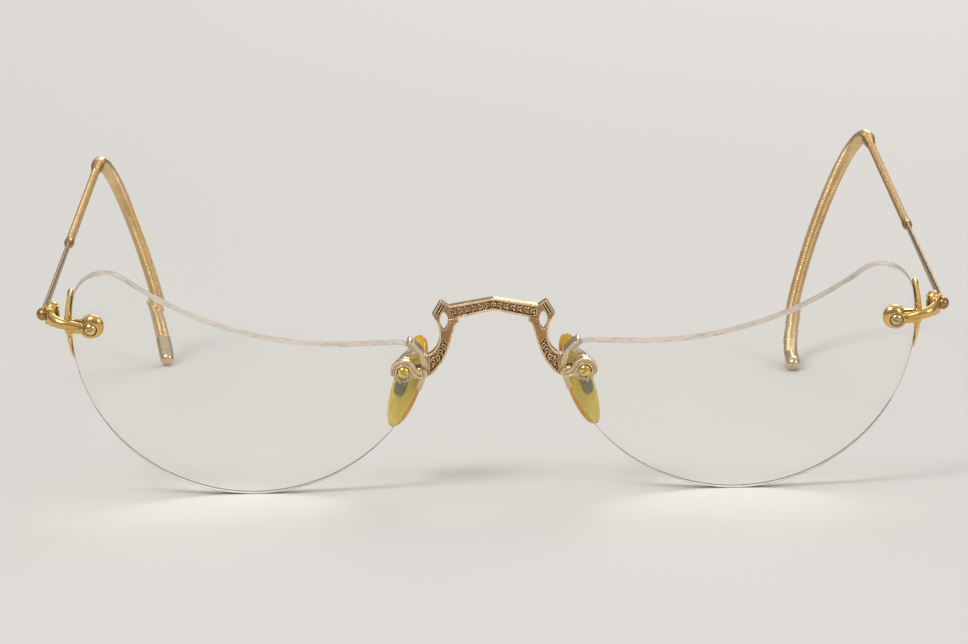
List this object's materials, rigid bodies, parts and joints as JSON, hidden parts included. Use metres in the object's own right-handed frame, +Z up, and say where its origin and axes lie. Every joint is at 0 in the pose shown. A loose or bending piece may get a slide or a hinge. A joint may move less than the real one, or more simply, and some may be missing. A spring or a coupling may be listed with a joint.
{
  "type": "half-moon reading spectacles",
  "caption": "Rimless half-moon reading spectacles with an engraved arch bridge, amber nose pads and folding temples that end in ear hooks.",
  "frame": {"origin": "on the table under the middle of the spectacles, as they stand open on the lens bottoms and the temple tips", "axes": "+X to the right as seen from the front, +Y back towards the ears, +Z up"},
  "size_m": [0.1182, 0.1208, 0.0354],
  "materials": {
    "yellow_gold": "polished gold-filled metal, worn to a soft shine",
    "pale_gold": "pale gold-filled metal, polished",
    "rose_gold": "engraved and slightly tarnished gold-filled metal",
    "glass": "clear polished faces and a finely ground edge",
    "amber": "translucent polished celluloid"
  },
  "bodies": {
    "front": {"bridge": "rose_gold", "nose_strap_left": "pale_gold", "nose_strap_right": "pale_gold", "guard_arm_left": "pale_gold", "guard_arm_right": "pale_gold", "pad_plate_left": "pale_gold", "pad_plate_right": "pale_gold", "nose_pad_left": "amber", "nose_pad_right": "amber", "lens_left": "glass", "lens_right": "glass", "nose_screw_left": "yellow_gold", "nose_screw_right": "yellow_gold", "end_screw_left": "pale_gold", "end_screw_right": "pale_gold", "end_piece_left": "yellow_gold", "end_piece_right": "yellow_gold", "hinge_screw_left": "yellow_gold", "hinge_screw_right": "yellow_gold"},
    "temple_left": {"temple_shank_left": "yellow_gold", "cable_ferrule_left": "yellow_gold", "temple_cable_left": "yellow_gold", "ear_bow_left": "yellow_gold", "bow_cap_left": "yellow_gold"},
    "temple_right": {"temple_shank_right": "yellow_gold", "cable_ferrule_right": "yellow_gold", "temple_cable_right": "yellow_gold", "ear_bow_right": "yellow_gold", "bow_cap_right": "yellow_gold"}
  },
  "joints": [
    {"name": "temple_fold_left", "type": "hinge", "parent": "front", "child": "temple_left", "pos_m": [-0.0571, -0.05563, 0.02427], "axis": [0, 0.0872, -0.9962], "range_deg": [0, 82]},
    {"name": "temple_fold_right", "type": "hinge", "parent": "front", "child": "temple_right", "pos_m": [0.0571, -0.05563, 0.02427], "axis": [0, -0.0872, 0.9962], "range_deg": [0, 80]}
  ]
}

• **OBJECTIVE**
Using the material above, gather every line that includes "axes".

• **WORKED ANSWER**
List this object's materials, rigid bodies, parts and joints as JSON, hidden parts included. Use metres in the object's own right-handed frame, +Z up, and say where its origin and axes lie. Every joint is at 0 in the pose shown. A loose or bending piece may get a slide or a hinge. A joint may move less than the real one, or more simply, and some may be missing. A spring or a coupling may be listed with a joint.
  "frame": {"origin": "on the table under the middle of the spectacles, as they stand open on the lens bottoms and the temple tips", "axes": "+X to the right as seen from the front, +Y back towards the ears, +Z up"},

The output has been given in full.